Daniel Kraus has won the 2026 Pulitzer Prize for Fiction for Angel Down, a haunting World War I novel that the Pulitzer board singled out for its astonishing formal ambition and emotional force.

A novel in one breath

The most talked-about feature of Angel Down is its structure: the entire book unfolds as a single, unbroken sentence. The story follows a group of soldiers trapped in No Man's Land who discover what appears to be a fallen angel among the dead. What could have been a gimmick instead becomes a relentless, breathless meditation on faith, fear and survival in the trenches.

Kraus, already well known to genre readers, has spent years moving between horror, young-adult fiction and literary work. With this win he joins the rare company of authors whose experimental risk-taking has been embraced by the Pulitzer board rather than sidelined by it.

Why the form matters

Single-sentence novels are not new, but few have attempted the device at this scale or with this subject matter. Critics have noted that the unbroken syntax mirrors the experience of combat itself, where time collapses and there is no natural place to stop and breathe.

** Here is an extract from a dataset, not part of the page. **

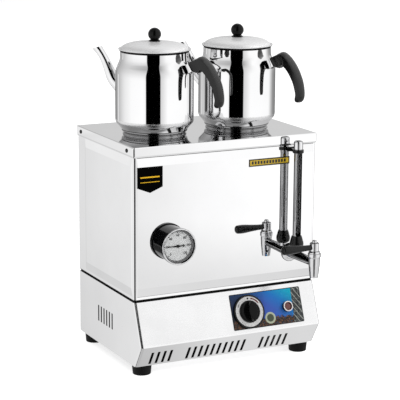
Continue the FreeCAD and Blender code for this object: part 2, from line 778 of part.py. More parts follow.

  • Immersion: The lack of full stops keeps readers locked inside the soldiers' panic.
  • Theme: The form embodies the idea that war offers no pause, no relief, no exit.
  • Craft: Sustaining momentum across a full novel without losing clarity is a formidable technical feat.

The wider 2026 Pulitzers

The fiction prize was announced on May 4, 2026, alongside a strong slate across categories. Jill Lepore was honored in History for We the People: A History of the U.S. Constitution, while Yiyun Li took the Memoir prize for Things in Nature Merely Grow. The fiction category, however, generated the most conversation, precisely because Kraus's choice signals a willingness to reward boldness.

What it means for readers

For book lovers wary of experimental fiction, Angel Down is an unusually accessible entry point. Despite its radical form, reviewers describe it as propulsive and deeply human rather than cold or academic. The angel at its heart gives the war story a thread of strange, fragile hope.

The win is likely to send new readers toward Kraus's earlier work and to spark fresh debate about how far literary fiction can stretch its conventions while still reaching a broad audience. If the 2026 Pulitzer is any guide, the answer is: surprisingly far.